───── Recorded information
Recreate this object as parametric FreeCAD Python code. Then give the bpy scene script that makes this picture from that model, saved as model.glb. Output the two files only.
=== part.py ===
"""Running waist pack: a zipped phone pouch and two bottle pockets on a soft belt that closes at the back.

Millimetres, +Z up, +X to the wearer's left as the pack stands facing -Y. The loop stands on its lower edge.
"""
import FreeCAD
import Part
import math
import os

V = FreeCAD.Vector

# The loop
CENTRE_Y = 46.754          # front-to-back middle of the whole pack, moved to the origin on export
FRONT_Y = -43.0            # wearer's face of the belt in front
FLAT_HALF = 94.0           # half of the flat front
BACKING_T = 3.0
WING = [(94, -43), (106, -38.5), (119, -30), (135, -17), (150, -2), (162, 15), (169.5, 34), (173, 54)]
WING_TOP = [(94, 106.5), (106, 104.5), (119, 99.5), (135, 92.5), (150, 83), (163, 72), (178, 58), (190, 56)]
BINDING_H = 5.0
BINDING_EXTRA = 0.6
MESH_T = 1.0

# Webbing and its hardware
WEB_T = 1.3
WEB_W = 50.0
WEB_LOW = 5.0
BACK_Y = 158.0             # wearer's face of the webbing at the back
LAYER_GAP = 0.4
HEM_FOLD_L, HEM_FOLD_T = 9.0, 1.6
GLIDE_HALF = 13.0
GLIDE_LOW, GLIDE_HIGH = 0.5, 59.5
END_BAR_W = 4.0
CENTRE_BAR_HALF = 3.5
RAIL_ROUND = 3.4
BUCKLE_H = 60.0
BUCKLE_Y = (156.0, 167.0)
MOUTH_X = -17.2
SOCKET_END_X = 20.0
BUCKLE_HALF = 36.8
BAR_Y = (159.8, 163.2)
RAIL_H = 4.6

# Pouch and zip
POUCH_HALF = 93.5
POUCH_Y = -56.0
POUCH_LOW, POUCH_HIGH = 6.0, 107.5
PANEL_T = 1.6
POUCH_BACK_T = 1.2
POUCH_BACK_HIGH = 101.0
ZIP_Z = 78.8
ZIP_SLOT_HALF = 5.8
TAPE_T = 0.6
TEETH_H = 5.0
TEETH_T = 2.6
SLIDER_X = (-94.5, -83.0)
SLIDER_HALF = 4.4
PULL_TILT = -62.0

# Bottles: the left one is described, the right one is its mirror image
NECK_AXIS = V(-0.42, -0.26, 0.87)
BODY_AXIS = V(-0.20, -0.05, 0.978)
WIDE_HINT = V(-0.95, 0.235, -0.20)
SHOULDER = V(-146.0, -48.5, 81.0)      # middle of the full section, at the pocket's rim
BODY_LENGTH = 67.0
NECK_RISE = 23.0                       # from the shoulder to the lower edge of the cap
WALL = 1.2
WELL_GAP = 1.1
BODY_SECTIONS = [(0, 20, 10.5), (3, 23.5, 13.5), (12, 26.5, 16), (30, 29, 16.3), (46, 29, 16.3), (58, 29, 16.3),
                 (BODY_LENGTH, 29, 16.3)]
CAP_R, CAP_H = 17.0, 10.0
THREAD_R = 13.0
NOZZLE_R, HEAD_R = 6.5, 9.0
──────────
§ **Short exercise**
Restate the whole listing exactly, leaving out nothing.

§ **Response below**
Recreate this object as parametric FreeCAD Python code. Then give the bpy scene script that makes this picture from that model, saved as model.glb. Output the two files only.
=== part.py ===
"""Running waist pack: a zipped phone pouch and two bottle pockets on a soft belt that closes at the back.

Millimetres, +Z up, +X to the wearer's left as the pack stands facing -Y. The loop stands on its lower edge.
"""
import FreeCAD
import Part
import math
import os

V = FreeCAD.Vector

# The loop
CENTRE_Y = 46.754          # front-to-back middle of the whole pack, moved to the origin on export
FRONT_Y = -43.0            # wearer's face of the belt in front
FLAT_HALF = 94.0           # half of the flat front
BACKING_T = 3.0
WING = [(94, -43), (106, -38.5), (119, -30), (135, -17), (150, -2), (162, 15), (169.5, 34), (173, 54)]
WING_TOP = [(94, 106.5), (106, 104.5), (119, 99.5), (135, 92.5), (150, 83), (163, 72), (178, 58), (190, 56)]
BINDING_H = 5.0
BINDING_EXTRA = 0.6
MESH_T = 1.0

# Webbing and its hardware
WEB_T = 1.3
WEB_W = 50.0
WEB_LOW = 5.0
BACK_Y = 158.0             # wearer's face of the webbing at the back
LAYER_GAP = 0.4
HEM_FOLD_L, HEM_FOLD_T = 9.0, 1.6
GLIDE_HALF = 13.0
GLIDE_LOW, GLIDE_HIGH = 0.5, 59.5
END_BAR_W = 4.0
CENTRE_BAR_HALF = 3.5
RAIL_ROUND = 3.4
BUCKLE_H = 60.0
BUCKLE_Y = (156.0, 167.0)
MOUTH_X = -17.2
SOCKET_END_X = 20.0
BUCKLE_HALF = 36.8
BAR_Y = (159.8, 163.2)
RAIL_H = 4.6

# Pouch and zip
POUCH_HALF = 93.5
POUCH_Y = -56.0
POUCH_LOW, POUCH_HIGH = 6.0, 107.5
PANEL_T = 1.6
POUCH_BACK_T = 1.2
POUCH_BACK_HIGH = 101.0
ZIP_Z = 78.8
ZIP_SLOT_HALF = 5.8
TAPE_T = 0.6
TEETH_H = 5.0
TEETH_T = 2.6
SLIDER_X = (-94.5, -83.0)
SLIDER_HALF = 4.4
PULL_TILT = -62.0

# Bottles: the left one is described, the right one is its mirror image
NECK_AXIS = V(-0.42, -0.26, 0.87)
BODY_AXIS = V(-0.20, -0.05, 0.978)
WIDE_HINT = V(-0.95, 0.235, -0.20)
SHOULDER = V(-146.0, -48.5, 81.0)      # middle of the full section, at the pocket's rim
BODY_LENGTH = 67.0
NECK_RISE = 23.0                       # from the shoulder to the lower edge of the cap
WALL = 1.2
WELL_GAP = 1.1
BODY_SECTIONS = [(0, 20, 10.5), (3, 23.5, 13.5), (12, 26.5, 16), (30, 29, 16.3), (46, 29, 16.3), (58, 29, 16.3),
                 (BODY_LENGTH, 29, 16.3)]
CAP_R, CAP_H = 17.0, 10.0
THREAD_R = 13.0
NOZZLE_R, HEAD_R = 6.5, 9.0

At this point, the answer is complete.